== TASK DIRECTIONS ==
Extract, unchanged, each line of the listing below from its first line through the line that contains "BINDING = 0.25 * INCH", inclusive, and nothing else.
::::
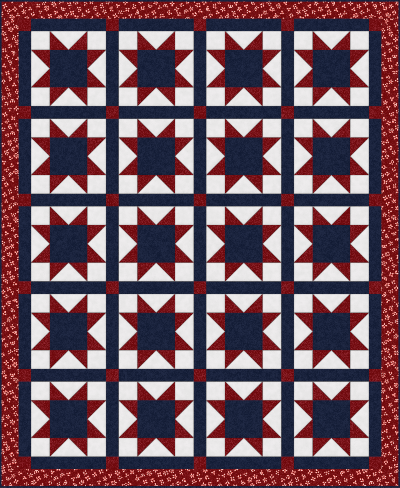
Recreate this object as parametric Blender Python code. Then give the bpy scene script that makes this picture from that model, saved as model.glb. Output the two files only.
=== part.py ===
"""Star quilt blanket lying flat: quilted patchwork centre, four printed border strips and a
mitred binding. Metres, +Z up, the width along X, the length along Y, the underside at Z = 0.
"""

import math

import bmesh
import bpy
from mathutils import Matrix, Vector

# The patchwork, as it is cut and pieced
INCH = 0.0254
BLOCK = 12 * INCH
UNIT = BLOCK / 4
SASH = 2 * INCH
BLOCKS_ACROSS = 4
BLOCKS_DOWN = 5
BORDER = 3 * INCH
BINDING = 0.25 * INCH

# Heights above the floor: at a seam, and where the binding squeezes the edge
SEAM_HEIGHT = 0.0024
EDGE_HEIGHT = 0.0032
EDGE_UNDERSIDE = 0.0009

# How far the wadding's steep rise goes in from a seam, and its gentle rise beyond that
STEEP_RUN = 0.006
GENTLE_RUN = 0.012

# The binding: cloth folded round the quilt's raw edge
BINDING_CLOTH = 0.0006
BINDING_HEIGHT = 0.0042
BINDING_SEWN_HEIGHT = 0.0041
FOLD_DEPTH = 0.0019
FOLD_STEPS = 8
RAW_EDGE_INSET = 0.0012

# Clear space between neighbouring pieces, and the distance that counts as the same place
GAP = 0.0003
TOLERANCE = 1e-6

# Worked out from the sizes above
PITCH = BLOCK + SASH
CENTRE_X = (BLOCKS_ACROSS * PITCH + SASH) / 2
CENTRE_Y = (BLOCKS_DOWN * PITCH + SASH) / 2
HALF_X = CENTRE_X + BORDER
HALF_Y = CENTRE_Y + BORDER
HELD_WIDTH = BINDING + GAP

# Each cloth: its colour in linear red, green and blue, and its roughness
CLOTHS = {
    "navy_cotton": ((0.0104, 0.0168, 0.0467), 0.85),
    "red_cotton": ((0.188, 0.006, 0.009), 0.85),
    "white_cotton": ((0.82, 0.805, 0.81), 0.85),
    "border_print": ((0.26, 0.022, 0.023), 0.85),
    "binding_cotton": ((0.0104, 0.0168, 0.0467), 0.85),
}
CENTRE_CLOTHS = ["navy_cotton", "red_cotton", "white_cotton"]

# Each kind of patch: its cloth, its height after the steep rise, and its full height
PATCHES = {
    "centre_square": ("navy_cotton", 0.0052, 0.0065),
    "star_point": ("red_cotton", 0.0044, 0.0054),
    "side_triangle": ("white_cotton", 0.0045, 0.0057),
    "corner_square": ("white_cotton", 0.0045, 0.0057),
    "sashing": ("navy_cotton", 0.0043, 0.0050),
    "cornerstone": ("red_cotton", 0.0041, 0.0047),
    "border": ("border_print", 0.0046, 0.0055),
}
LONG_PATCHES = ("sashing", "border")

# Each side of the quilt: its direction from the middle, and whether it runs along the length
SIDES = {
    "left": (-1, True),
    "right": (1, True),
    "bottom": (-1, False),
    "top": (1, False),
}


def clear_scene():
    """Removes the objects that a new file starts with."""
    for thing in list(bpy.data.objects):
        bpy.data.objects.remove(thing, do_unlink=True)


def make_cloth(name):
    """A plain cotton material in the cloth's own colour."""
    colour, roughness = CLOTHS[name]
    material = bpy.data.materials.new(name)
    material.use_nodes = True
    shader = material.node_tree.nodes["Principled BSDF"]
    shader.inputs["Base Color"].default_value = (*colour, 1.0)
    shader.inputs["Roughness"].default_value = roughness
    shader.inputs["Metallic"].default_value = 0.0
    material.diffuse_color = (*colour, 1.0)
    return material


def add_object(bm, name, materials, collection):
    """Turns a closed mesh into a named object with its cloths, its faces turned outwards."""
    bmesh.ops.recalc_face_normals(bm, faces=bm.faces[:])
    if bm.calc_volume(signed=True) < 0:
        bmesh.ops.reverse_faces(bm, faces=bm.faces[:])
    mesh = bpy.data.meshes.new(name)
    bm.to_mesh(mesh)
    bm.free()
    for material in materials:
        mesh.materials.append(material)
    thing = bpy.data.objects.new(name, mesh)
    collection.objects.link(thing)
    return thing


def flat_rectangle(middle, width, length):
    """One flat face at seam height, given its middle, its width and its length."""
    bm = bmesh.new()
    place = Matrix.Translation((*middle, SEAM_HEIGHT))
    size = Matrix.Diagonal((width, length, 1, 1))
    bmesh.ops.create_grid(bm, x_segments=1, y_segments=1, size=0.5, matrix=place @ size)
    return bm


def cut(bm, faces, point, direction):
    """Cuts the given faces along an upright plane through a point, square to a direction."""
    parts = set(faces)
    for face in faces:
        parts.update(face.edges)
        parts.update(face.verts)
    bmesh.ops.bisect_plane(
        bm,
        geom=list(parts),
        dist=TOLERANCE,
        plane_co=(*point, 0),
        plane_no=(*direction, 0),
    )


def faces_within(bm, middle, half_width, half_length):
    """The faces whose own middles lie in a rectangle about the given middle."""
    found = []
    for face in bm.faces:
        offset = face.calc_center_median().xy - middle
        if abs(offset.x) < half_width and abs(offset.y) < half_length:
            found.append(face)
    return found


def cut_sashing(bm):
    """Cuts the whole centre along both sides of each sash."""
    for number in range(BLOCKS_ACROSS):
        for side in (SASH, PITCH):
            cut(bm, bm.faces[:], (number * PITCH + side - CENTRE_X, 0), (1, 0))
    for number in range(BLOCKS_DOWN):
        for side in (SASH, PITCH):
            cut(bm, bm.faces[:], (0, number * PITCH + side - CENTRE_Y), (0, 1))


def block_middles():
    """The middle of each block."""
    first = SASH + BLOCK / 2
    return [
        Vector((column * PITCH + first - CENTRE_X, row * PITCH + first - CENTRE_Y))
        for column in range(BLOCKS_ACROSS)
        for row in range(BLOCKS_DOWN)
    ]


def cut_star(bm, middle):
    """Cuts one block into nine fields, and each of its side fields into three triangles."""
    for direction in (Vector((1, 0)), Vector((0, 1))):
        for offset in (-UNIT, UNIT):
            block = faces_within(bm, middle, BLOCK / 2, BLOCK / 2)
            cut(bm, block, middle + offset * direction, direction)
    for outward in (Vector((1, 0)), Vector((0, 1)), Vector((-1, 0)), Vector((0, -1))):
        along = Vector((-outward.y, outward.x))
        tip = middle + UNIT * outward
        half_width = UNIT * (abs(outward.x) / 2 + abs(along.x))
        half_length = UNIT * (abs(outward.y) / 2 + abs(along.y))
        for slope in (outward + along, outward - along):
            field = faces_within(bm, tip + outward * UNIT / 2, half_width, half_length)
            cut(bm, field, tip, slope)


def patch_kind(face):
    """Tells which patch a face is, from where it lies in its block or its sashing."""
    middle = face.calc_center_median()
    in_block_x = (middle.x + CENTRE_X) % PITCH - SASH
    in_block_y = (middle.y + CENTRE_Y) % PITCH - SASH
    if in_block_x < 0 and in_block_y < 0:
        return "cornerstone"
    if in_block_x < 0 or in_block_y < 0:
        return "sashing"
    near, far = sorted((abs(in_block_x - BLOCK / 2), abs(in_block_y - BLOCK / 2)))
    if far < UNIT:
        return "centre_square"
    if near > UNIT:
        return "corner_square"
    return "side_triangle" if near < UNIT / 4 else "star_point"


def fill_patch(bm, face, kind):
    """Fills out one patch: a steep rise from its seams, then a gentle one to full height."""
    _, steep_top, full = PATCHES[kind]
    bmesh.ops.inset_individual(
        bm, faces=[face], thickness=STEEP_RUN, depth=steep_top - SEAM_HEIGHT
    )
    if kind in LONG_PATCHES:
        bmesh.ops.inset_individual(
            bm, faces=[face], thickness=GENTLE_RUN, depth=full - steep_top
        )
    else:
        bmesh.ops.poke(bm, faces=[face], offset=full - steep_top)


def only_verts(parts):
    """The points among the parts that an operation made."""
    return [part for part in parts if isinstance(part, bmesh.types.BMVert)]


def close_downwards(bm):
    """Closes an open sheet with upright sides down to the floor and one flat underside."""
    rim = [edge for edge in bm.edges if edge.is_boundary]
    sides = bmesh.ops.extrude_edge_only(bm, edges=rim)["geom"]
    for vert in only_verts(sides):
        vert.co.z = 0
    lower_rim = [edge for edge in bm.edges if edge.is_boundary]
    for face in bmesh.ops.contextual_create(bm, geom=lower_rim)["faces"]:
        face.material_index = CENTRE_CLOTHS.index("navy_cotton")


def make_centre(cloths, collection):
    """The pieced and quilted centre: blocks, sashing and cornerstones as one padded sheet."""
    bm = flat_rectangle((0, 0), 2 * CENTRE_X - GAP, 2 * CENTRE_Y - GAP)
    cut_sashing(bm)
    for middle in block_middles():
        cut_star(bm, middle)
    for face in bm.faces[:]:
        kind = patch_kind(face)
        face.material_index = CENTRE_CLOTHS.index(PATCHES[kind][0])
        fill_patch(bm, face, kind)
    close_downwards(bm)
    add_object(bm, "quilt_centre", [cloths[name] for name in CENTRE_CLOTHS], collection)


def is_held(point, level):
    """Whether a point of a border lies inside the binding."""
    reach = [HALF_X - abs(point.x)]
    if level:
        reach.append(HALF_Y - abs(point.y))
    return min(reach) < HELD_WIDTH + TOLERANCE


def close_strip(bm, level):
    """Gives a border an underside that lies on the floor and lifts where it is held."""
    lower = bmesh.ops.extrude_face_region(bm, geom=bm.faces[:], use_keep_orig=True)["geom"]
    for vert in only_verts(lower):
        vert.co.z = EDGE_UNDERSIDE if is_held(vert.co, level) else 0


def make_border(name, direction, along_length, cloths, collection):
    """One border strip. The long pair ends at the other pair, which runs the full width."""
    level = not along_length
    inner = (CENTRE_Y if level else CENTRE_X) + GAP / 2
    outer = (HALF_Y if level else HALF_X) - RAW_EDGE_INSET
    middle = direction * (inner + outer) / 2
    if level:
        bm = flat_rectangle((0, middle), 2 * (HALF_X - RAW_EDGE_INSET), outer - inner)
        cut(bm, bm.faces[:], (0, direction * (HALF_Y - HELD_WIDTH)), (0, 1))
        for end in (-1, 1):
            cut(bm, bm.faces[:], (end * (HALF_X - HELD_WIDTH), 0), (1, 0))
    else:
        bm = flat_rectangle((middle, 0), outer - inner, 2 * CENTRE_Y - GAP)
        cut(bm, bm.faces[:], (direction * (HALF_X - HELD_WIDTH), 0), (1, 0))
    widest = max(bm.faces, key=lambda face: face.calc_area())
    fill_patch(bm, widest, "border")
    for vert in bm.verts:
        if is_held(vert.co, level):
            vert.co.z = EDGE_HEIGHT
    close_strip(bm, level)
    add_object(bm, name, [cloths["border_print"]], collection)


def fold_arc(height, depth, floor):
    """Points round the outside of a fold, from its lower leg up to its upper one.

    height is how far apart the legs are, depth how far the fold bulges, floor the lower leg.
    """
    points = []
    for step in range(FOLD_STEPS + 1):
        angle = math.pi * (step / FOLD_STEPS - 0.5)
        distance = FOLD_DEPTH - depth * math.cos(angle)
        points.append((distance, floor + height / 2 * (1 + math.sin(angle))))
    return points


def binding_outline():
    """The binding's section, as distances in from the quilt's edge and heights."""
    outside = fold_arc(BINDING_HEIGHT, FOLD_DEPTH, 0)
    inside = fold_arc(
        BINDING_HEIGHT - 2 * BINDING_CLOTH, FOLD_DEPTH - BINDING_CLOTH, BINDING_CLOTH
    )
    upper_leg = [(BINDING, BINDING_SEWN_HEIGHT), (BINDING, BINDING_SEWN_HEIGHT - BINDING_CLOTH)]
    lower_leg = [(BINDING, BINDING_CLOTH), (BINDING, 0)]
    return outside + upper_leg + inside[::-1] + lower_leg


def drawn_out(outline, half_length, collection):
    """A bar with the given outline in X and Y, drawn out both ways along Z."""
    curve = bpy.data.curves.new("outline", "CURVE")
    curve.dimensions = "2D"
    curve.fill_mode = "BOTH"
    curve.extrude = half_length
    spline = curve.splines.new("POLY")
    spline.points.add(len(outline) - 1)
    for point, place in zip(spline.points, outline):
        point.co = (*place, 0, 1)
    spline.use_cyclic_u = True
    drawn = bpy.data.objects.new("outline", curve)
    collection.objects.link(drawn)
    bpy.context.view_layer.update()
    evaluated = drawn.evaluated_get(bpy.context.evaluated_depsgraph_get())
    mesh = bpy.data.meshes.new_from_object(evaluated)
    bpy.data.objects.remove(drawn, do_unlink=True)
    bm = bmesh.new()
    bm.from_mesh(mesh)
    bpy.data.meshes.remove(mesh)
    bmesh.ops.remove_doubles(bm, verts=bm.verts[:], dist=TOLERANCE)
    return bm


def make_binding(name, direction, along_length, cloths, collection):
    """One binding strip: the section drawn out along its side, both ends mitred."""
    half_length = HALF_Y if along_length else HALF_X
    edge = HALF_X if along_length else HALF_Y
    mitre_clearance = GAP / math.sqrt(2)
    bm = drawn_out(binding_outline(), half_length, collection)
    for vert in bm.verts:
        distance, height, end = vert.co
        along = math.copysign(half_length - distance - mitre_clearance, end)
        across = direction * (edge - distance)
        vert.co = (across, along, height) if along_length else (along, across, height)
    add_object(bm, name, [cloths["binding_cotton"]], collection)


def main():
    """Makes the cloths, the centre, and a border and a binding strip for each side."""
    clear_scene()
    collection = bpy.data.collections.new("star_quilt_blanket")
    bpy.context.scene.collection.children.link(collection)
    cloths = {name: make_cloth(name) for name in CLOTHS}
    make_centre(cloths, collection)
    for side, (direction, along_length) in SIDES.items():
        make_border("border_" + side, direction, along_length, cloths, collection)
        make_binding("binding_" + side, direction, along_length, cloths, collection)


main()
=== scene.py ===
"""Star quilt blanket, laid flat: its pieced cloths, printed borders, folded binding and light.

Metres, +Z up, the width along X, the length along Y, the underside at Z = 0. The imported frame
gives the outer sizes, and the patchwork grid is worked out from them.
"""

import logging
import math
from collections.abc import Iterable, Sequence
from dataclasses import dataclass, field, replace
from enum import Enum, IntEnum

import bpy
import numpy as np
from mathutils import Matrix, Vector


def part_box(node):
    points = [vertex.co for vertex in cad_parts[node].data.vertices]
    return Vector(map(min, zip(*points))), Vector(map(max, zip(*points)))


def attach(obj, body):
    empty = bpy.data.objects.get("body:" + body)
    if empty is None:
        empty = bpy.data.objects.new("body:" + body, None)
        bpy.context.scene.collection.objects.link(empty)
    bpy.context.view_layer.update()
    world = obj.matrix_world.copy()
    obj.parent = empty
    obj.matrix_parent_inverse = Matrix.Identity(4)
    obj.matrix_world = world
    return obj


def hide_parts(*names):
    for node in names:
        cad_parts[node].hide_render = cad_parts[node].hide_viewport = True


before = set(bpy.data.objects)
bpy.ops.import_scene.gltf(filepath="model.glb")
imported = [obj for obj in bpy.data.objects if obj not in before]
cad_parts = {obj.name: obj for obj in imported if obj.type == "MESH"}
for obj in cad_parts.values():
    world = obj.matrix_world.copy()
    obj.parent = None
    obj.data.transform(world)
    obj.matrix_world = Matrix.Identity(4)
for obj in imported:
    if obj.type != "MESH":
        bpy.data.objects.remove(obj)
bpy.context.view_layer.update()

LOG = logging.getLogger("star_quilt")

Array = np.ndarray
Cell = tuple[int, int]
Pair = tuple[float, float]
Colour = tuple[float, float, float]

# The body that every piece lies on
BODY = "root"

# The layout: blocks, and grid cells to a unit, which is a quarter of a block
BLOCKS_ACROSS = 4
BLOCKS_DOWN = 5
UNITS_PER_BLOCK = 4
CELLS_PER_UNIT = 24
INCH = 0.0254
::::
== TASK ANSWER ==
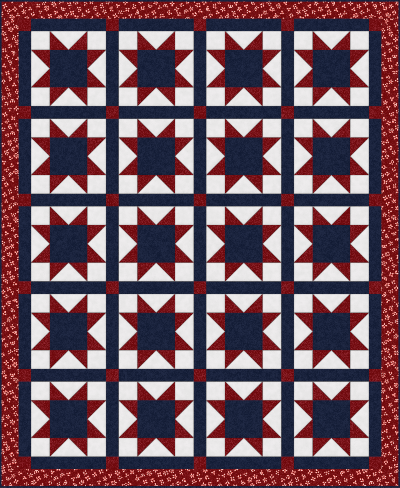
Recreate this object as parametric Blender Python code. Then give the bpy scene script that makes this picture from that model, saved as model.glb. Output the two files only.
=== part.py ===
"""Star quilt blanket lying flat: quilted patchwork centre, four printed border strips and a
mitred binding. Metres, +Z up, the width along X, the length along Y, the underside at Z = 0.
"""

import math

import bmesh
import bpy
from mathutils import Matrix, Vector

# The patchwork, as it is cut and pieced
INCH = 0.0254
BLOCK = 12 * INCH
UNIT = BLOCK / 4
SASH = 2 * INCH
BLOCKS_ACROSS = 4
BLOCKS_DOWN = 5
BORDER = 3 * INCH
BINDING = 0.25 * INCH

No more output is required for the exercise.